Modeling code records
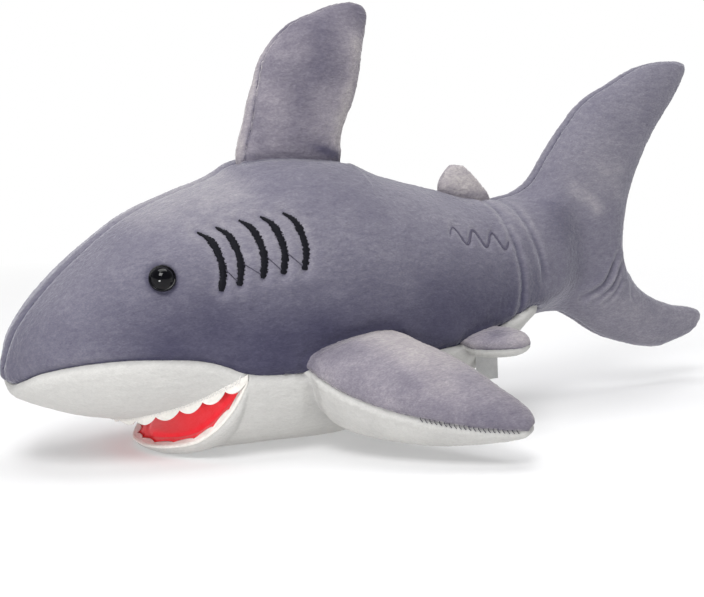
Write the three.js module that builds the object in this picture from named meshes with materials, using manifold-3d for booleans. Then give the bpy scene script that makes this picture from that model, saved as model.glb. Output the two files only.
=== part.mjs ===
// A plush shark, built the way the toy is sewn: thin plush panels over loose stuffing, a felt mouth,
// safety eyes and satin-stitched gills. Millimetres, +Z up, nose towards -X, the shark's left side -Y.
// The origin is on the floor under the middle of the toy.
import * as THREE from 'three';
import { mergeVertices } from 'three/addons/utils/BufferGeometryUtils.js';
import Module from 'manifold-3d';

const wasm = await Module();
wasm.setup();

// ---------- driving dimensions ----------
const PLUSH = 2.5;              // plush cloth with its pile
const FELT = 1.6;               // mouth felt
const GAP = 0.3;                // clearance between sewn pieces
const FILL_GAP = 1.2;           // clearance between cloth and stuffing
const BELLY_PRESS = 3;          // how far the belly flattens against the floor

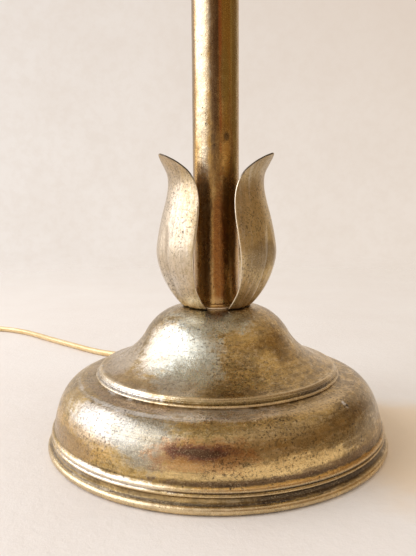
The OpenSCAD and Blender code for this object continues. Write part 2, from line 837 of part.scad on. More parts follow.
// The coil winds in on the table, climbs a layer in half a turn and winds out again on top
function coil_radius(t) = t < coil_layer_turns ? coil_r - coil_pitch*t
    : t < coil_layer_turns + coil_climb
        ? coil_inner_r - coil_dip*sin(180*(t - coil_layer_turns)/coil_climb)
        : coil_inner_r + coil_pitch*(t - coil_layer_turns - coil_climb);
function coil_rise(t) =
    let (c = min(max((t - coil_layer_turns)/coil_climb, 0), 1)) coil_pitch*c*c*(3 - 2*c);
function coil_point(t) =
    let (a = coil_start + 360*t, r = coil_radius(t))
        [coil_x + r*cos(a), coil_y + r*sin(a), coil_z + coil_rise(t)];
function coil_way(t) = let (a = coil_start + 360*t) [-sin(a), cos(a), 0];
coil_first = coil_point(0) - cord_d*coil_way(0);
coil_last = coil_point(coil_turns) + cord_d*coil_way(coil_turns);
coil_route = concat(
    [coil_first], [for (i = [0:coil_turns*coil_steps]) coil_point(i/coil_steps)], [coil_last]
);

// Least distance between strands of the coil, less the cord's own diameter
function coil_gap() = min([
    for (i = [0:len(coil_route) - 1], j = [i + 12:1:len(coil_route) - 1])
        norm(coil_route[i] - coil_route[j])
]) - cord_d;
function length_of(p) =
    [for (i = [1:len(p) - 1]) norm(p[i] - p[i - 1])]*[for (i = [1:len(p) - 1]) 1];
tail_route = concat([coil_last, coil_last + 3*coil_way(coil_turns)], tail);
echo(
        coil_gap = coil_gap(), lead = length_of(route), coil = length_of(coil_route),
        tail = length_of(tail_route)
    );

module cord_coil() {
    color(gold_cord) tube_along(coil_route, cord_d/2, 6, [0, 0, 1]);
}

module cord_tail() {
    color(gold_cord) tube_along(tail_route, cord_d/2, 10, [0, 0, 1]);
}

// Paper tie round the coil
module cord_tie() {
    inner = coil_inner_r - coil_dip - cord_d/2 - 0.4;
    outer = coil_r + cord_d/2 + 0.4;
    low = coil_z - cord_d/2 - 0.12;
    high = coil_z + coil_pitch + cord_d/2 + 0.4;
    color([0.86, 0.82, 0.74])
    translate([coil_x, coil_y, 0]) rotate([0, 0, 180]) translate([0, tie_w/2, 0]) rotate([90, 0, 0])
        linear_extrude(tie_w) difference() {
            translate([inner - tie_t, low - tie_t]) square([outer - inner + 2*tie_t, high - low + 2*tie_t]);
            translate([inner, low]) square([outer - inner, high - low]);
        }
}

// Plug: lies flat on the table beside the coil, blades away from the cord
plug_x = tail[len(tail) - 1][0];
plug_y = tail[len(tail) - 1][1];
plug_z = tail[len(tail) - 1][2];

module plug_body() {
    color([0.62, 0.48, 0.26])
    translate([plug_x, plug_y, plug_z]) rotate([90, 0, 0]) {
        hull() {
            translate([0, 0, 10]) linear_extrude(2) square([plug_w - 8, plug_h - 4], center = true);
            translate([0, 0, plug_l - 6]) linear_extrude(2) square([plug_w, plug_h], center = true);
            translate([0, 0, plug_l - 1]) linear_extrude(1) square([plug_w - 3, plug_h - 2.4], center = true);
        }
        cylinder(r1 = 3.3, r2 = 4.4, h = 12);
    }
}

module plug_blades() {
    color([0.82, 0.72, 0.45])
    for (s = [-1, 1])
        translate([plug_x + s*blade_gap/2 - blade_t/2, plug_y - plug_l - blade_l, plug_z - blade_w/2])
            difference() {
                cube([blade_t, blade_l, blade_w]);
                translate([-1, 4, blade_w/2]) rotate([0, 90, 0]) cylinder(r = 1.5, h = 4);
            }
}

foot_shell();
foot_weight();
base_plate();
felt_pad();
threaded_pipe();
base_washer();
base_nut();
leaf_crown();
seat_ring();
stem_tube();
tube_cap();
harp_saddle();
socket_cap();
cap_screw();
socket_shell();
insulating_sleeve();
socket_body();
screw_shell();
centre_contact();
terminal_screws();
lead_wires();
key_shaft();
switch_key();
harp();
harp_stud();
sleeve_left();
sleeve_right();
shade_spider();
shade_top_ring();
shade_bottom_ring();
shade_cover();
shade_trim_top();
shade_trim_bottom();
finial();
bulb_glass();
bulb_cap();
bulb_insulator();
bulb_contact();
inner_lead();
strain_relief();
cord_lead();
cord_coil();
cord_tail();
cord_tie();
plug_body();
plug_blades();
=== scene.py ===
"""Lotus leaf table lamp: the finish of every piece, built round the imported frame.

Sizes and places are in millimetres, as in the part's own drawing, and turn into metres when a mesh is made.
"""

import json
import math

import bpy
from mathutils import Matrix, Vector, noise

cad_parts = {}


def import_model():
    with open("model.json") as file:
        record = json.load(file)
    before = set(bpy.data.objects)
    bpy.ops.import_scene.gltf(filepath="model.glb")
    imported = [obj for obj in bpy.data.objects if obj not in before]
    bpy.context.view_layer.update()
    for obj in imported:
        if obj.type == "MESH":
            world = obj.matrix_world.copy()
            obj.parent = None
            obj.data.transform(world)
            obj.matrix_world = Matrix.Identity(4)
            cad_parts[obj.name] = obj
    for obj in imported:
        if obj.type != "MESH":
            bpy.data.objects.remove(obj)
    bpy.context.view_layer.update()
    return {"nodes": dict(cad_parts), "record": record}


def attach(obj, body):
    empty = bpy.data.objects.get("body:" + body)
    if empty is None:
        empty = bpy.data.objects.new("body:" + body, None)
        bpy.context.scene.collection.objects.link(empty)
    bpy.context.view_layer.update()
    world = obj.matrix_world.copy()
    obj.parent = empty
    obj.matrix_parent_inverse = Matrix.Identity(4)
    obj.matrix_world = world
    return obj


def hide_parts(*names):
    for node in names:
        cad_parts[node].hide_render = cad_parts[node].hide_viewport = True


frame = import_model()
MM = 0.001
TAU = 2*math.pi
scene = bpy.context.scene
scene.view_settings.view_transform = "Standard"

# Driving sizes, as in the part's drawing
FOOT_D, FOOT_H, SHEET, LEDGE, DOME_R = 191, 76, 1, 11.2, 40.6
LEAF_H, LEAF_R, LEAF_BASE_R, LEAF_T, CREASE = 82.8, 33, 17, 0.8, 2.6
TUBE_D, TUBE_L, TUBE_WALL = 25.4, 252, 1
PIPE_D = 10.3
SHELL_D, SHELL_H = 33.5, 42
BULB_D, BULB_L, CAP_D = 60, 110, 26.2
HARP_H, HARP_W, WIRE_D, SADDLE_W = 203, 114, 3.2, 62
SHADE_BOTTOM_D, SHADE_TOP_D, SHADE_H, PARCHMENT, DROP, TRIM_H = 305, 182, 220, 0.8, 13, 9
CORD_D, RELIEF_L = 5, 24

# Heights that follow from them
RIM_R = FOOT_D/2
SHOULDER_R, SHOULDER_Z = RIM_R - 18.5, 36.9
CREST_R, CREST_Z = SHOULDER_R - LEDGE, SHOULDER_Z + 5.7
TURN_Z = FOOT_H - 15
TOP_R = 16
PIPE_HOLE_R = PIPE_D/2 + 0.15
SEAT = 0.2
RING_T = 1.4
TUBE_Z = FOOT_H + LEAF_T + RING_T
TUBE_TOP = TUBE_Z + TUBE_L
SADDLE_Z = TUBE_TOP + 11.8
HUB_Z = SADDLE_Z + 2
HARP_TOP = SADDLE_Z + HARP_H
HUB_SEAT = HARP_TOP + 0.3
HUB_T = 3.2
SHADE_TOP = HUB_SEAT + HUB_T/2 + DROP
SHADE_Z = SHADE_TOP - SHADE_H


# Camera: where the photograph was taken from

CAMERA_AT, TILT, ROLL = (-4.8, -338.5, 135.4), 7.45, -0.42
FOCAL_PIXELS, PICTURE_HEIGHT, SENSOR = 605, 556, 36


def make_camera():
    """The camera, from its place, its tilt and roll in degrees, and the picture's focal length in pixels."""
    tilt, roll = math.radians(TILT), math.radians(ROLL)
    right, up = Vector((1, 0, 0)), Vector((0, math.sin(tilt), math.cos(tilt)))
    right, up = math.cos(roll)*right + math.sin(roll)*up, math.cos(roll)*up - math.sin(roll)*right
    turn = Matrix((right, up, right.cross(up))).transposed().to_4x4()
    data = bpy.data.cameras.new("camera")
    data.sensor_width, data.lens = SENSOR, SENSOR*FOCAL_PIXELS/PICTURE_HEIGHT
    data.clip_start, data.clip_end = 0.01, 50
    camera = bpy.data.objects.new("camera", data)
    scene.collection.objects.link(camera)
    camera.matrix_world = Matrix.Translation(Vector(CAMERA_AT)*MM) @ turn
    scene.camera = camera


make_camera()


# Curves

NEARLY_STRAIGHT = 0.94


def steps(low, high, n):
    """n + 1 values from low to high."""
    return [low + (high - low)*i/n for i in range(n + 1)]


def bez(a, b, c, d, n):
    """n + 1 points of a cubic curve."""
    points = []
    for t in steps(0, 1, n):
        s = 1 - t
        points.append(tuple(s**3*p + 3*s*s*t*q + 3*s*t*t*r + t**3*e for p, q, r, e in zip(a, b, c, d)))
    return points


def arc(x, y, r, start, end, n):
    """n + 1 points of an arc, its angles in degrees."""
    angles = [math.radians(a) for a in steps(start, end, n)]
    return [(x + r*math.cos(a), y + r*math.sin(a)) for a in angles]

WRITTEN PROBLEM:
Pull out every line in the material above where "with" occurs.

RESPONSE TO THIS EXERCISE:
Write the three.js module that builds the object in this picture from named meshes with materials, using manifold-3d for booleans. Then give the bpy scene script that makes this picture from that model, saved as model.glb. Output the two files only.
const PLUSH = 2.5;              // plush cloth with its pile
    with open("model.json") as file:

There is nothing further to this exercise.